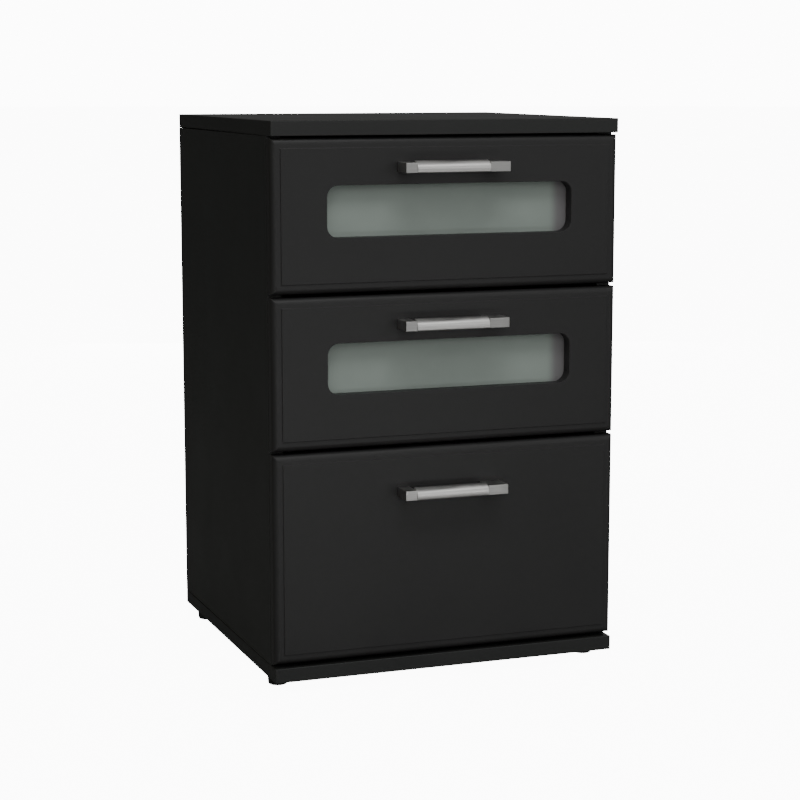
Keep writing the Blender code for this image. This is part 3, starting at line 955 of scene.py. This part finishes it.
# Name, place, target, width and height, watts and colour of each light
lights = (
    ("left softbox", (-1.5, -3.2, 2.0), (0, 0, 0.35), (2.6, 1.5), 19, (1.0, 1.0, 0.985)),
    ("right softbox", (1.2, -3.3, 0.95), (0, 0, 0.25), (3.0, 1.2), 7.5, (1, 1, 1)),
    ("side card", (-2.6, 0.2, 2.3), (-0.2, 0, 0.6), (1.5, 1.2), 11, (1.0, 0.98, 0.78)),
    ("right card", (2.6, 0.6, 1.9), (0.2, 0, 0.35), (1.5, 1.2), 7, (1, 1, 1)),
    ("upper softbox", (-0.2, -1.7, 2.9), (0, -0.1, 0.3), (1.6, 0.9), 26, (1, 1, 1)),
    ("low card", (0.0, -1.4, 0.04), (0, -0.17, 0.1), (1.2, 0.12), 1.7, (1, 1, 1)),
    ("rear softbox", (0.9, 2.6, 0.2), (0.1, 0.2, 0.25), (1.5, 0.7), 7, (1, 1, 1)),
    ("back card", (1.1, 3.0, 1.2), (0, 0, 0.6), (4.0, 2.0), 3.9, (1, 1, 1)),
)

camera_lens = 93.70
camera_sensor = 36
camera_place = (-0.8292, -2.2623, 0.6652)
camera_tilt = 81.067
camera_turn = -20.317


def make_floor():
    """A plain pale floor, round and wide. It is seen brighter than it lights the cabinet."""
    angle = np.arange(floor_sides) * 2 * np.pi / floor_sides
    ring = np.stack([floor_radius * np.cos(angle), floor_radius * np.sin(angle), 0 * angle], 1)
    mesh = bpy.data.meshes.new("floor")
    mesh.from_pydata(ring.tolist(), [], [list(range(floor_sides))])
    floor = bpy.data.objects.new("floor", mesh)
    bpy.context.scene.collection.objects.link(floor)
    material = bpy.data.materials.new("floor")
    material.use_nodes = True
    tree = material.node_tree
    shader = tree.nodes["Principled BSDF"]
    seen = add(tree, "LightPath").outputs["Is Camera Ray"]
    paint = add(tree, "MapRange", Value=seen, To_Min=floor_bounce, To_Max=floor_paint)
    glow = add(tree, "MapRange", Value=seen, To_Min=0.0, To_Max=floor_glow)
    tree.links.new(paint.outputs["Result"], shader.inputs["Base Color"])
    tree.links.new(glow.outputs["Result"], shader.inputs["Emission Strength"])
    shader.inputs["Roughness"].default_value = 0.7
    shader.inputs["Specular IOR Level"].default_value = 0.1
    shader.inputs["Emission Color"].default_value = (1, 1, 1, 1)
    mesh.materials.append(material)


def make_backdrop():
    """Pale all round where it is seen. Its light is strongest from one side and dims towards the other."""
    world = bpy.data.worlds.new("studio")
    bpy.context.scene.world = world
    world.use_nodes = True
    tree = world.node_tree
    background = tree.nodes["Background"]
    background.inputs["Color"].default_value = (1, 1, 1, 1)
    direction = add(tree, "TexCoord").outputs["Generated"]
    facing = add(tree, "VectorMath", {"operation": "DOT_PRODUCT"})
    tree.links.new(direction, facing.inputs[0])
    facing.inputs[1].default_value = bright_side
    light = add(
        tree,
        "MapRange",
        Value=facing.outputs["Value"],
        From_Min=dim_side,
        From_Max=1.0,
        To_Min=0.0,
        To_Max=world_light,
    ).outputs["Result"]
    seen = add(tree, "LightPath").outputs["Is Camera Ray"]
    strength = add(tree, "MapRange", Value=seen, To_Min=light, To_Max=world_glow)
    tree.links.new(strength.outputs["Result"], background.inputs["Strength"])


def softbox(name, place, target, size, power, colour):
    """A rectangular light at a place, turned towards a target. It isn't seen itself."""
    light = bpy.data.lights.new(name, "AREA")
    light.shape = "RECTANGLE"
    light.size, light.size_y = size
    light.energy = power
    light.color = colour
    obj = bpy.data.objects.new(name, light)
    bpy.context.scene.collection.objects.link(obj)
    obj.location = place
    direction = Vector(target) - Vector(place)
    obj.rotation_euler = direction.to_track_quat("-Z", "Y").to_euler()
    obj.visible_camera = False


make_floor()
make_backdrop()
for light in lights:
    softbox(*light)

camera = bpy.data.objects.new("camera", bpy.data.cameras.new("camera"))
bpy.context.scene.collection.objects.link(camera)
camera.data.lens = camera_lens
camera.data.sensor_width = camera_sensor
camera.location = camera_place
camera.rotation_euler = (math.radians(camera_tilt), 0, math.radians(camera_turn))
bpy.context.scene.camera = camera
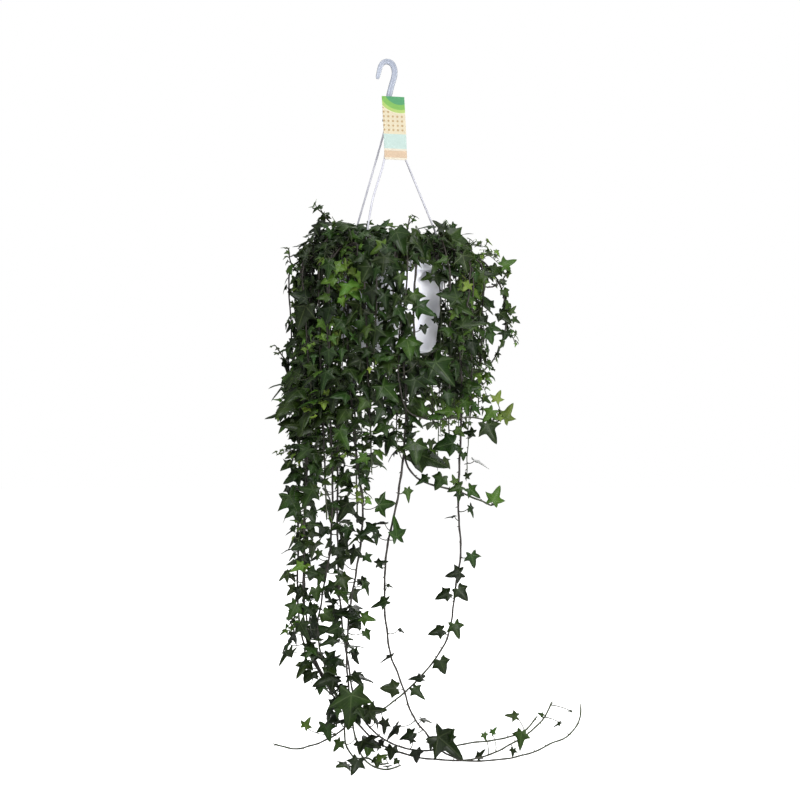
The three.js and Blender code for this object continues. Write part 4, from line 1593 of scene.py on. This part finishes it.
    def _leaf_along(self, vine: Vine, route: Route, habit: Habit, start: float, young: float) -> None:
        """Bears the leaves of a stem or a twig, on alternate sides and smaller towards the tip."""
        rng = vine.rng
        along = start
        side = rng.choice((1, -1))
        while along < route.length:
            point, ahead = route.at(along)
            to_tip = route.length - along
            fade = min(1.0, to_tip / 95.0)
            depth = max(0.0, min(1.0, (-500.0 - point.z) / 150.0))
            full = habit.crown_leaf + (habit.leaf - habit.crown_leaf) * depth
            size = habit.tip_leaf + (full - habit.tip_leaf) * fade**0.8
            size *= 0.66 + 0.78 * rng.random() ** 1.3
            age = max(young, (1.0 - fade) * rng.uniform(0.15, 0.62))
            if point.z < -330.0 and rng.random() < habit.airy:
                self._bud(vine, point, ahead)
            elif point.z > habit.chosen_below:
                self._leaf(vine, point, ahead, side, size, age * 0.85 + rng.uniform(0.02, 0.24))
                if rng.random() < habit.twigs and to_tip > 60 and start > 8:
                    self._twig(vine, point, ahead, side)
            elif rng.random() < 0.6:
                self._bud(vine, point, ahead)
            deep = max(0.0, min(1.0, (-840.0 - point.z) / 150.0))
            spacing = habit.crown_spacing + (habit.trail_spacing - habit.crown_spacing) * depth
            spacing += (habit.end_spacing - habit.trail_spacing) * deep
            along += spacing * rng.uniform(0.75, 1.25) * (0.5 + 0.5 * fade)
            side = -side

    def _bud(self, vine: Vine, point: Vector, ahead: Vector) -> None:
        """Grows a small bud at a node."""
        out = (ahead.orthogonal() + Vector([vine.rng.uniform(-0.8, 0.8) for _ in range(3)])).normalized()
        line = [point, point + out * 2.6, point + out * 4.6 + ahead * 0.8]
        self.tubes.lay(vine.bm, line, [0.9, 0.75, 0.3], 5, lambda share: (0.5 * share, 1.0, 0.0, 1.0))

    def _twig(self, vine: Vine, point: Vector, ahead: Vector, side: int) -> None:
        """Grows a short side twig with small young leaves."""
        rng = vine.rng
        outward = Vector((point.x, point.y, 0.0)).normalized()
        across = ahead.cross(outward).normalized() * side
        length = rng.uniform(30.0, 60.0)
        reach = outward * rng.uniform(0.2, 0.6) + across * rng.uniform(0.3, 0.9)
        tip = point + (reach + UP * rng.uniform(-0.9, 0.3)).normalized() * length
        middle = point.lerp(tip, 0.5) + UP * 0.14 * length
        twig = Route([point, middle, tip], 6.0)
        if min(tip.z, middle.z) < GROUND_Z + 25.0 or self._in_gap(tip) or self._in_gap(middle):
            return
        if not self.thicket.line_is_clear(twig.stations[1:], 1.0):
            return
        self.tubes.lay(
            vine.bm, twig.stations, [0.9 - 0.45 * i / len(twig.stations) for i in range(len(twig.stations))], 5,
            lambda share: (0.3 + 0.6 * share, 1.0, 0.0, 1.0),
        )
        self._leaf_along(vine, twig, TWIG, 8.0, rng.uniform(0.3, 0.65))


@dataclass(frozen=True)
class Trail:
    """A long or short vine whose route was chosen point by point, in millimetres."""

    root: tuple[float, float]
    points: tuple[tuple[float, float, float], ...]
    habit: Habit = Habit()

    def route(self) -> list[Vector]:
        """Gives the route from the root's foot in the potting mix to the tip."""
        x, y = self.root
        start = [Vector((x, y, SOIL_Z - 12.0)), Vector((x, y, SOIL_Z + 4.0))]
        return start + [Vector(p) for p in self.points]


@dataclass(frozen=True)
class Cascade:
    """A medium vine that arches over the rim and hangs, given by a few numbers."""

    azimuth: float
    reach: float
    drop: float
    sway: float

    def route(self, index: int) -> list[Vector]:
        """Gives the route from the root's foot in the potting mix to the tip.

        Args:
            index: Which cascade it is, counted from 0.

        Returns:
            The points in millimetres.
        """
        root = (62.0, 48.0, 74.0, 56.0)[index % 4]
        lift = (26.0, 14.0, 34.0, 20.0)[index % 4]
        sideways = polar(self.azimuth + 90.0, self.sway, 0.0)
        hang = [
            polar(self.azimuth, self.reach - 12.0 * share, RIM_Z - self.drop * share) + sideways * share
            for share in (0.3, 0.65, 1.0)
        ]
        return [
            polar(self.azimuth, root, SOIL_Z - 12.0),
            polar(self.azimuth, root, SOIL_Z + 4.0),
            polar(self.azimuth, root + 18.0, RIM_Z + lift * 0.8),
            polar(self.azimuth, (root + 18.0 + self.reach) / 2, RIM_Z + lift),
            polar(self.azimuth, self.reach - 6.0, RIM_Z - 4.0),
            *hang,
        ]


SPARSE = Habit(chosen_below=-1012.0)
TIP = Habit(crown_spacing=10.0, crown_leaf=17.0, tip_leaf=8.0, young=0.25, twigs=0.0, side_stems=0)
TWIG = Habit(10.0, 11.0, 14.0, crown_leaf=15.0, leaf=14.0, tip_leaf=8.0, twigs=0.0)
FULL = Habit(side_stems=3)
OPEN = Habit(crown_leaf=22.0, young=0.16, twigs=0.1, airy=0.5)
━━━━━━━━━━
Given problem:
Gather each line of the listing that holds the string "code".

Solution:
Keep writing the Blender code for this image. This is part 3, starting at line 955 of scene.py. This part finishes it.
The three.js and Blender code for this object continues. Write part 4, from line 1593 of scene.py on. This part finishes it.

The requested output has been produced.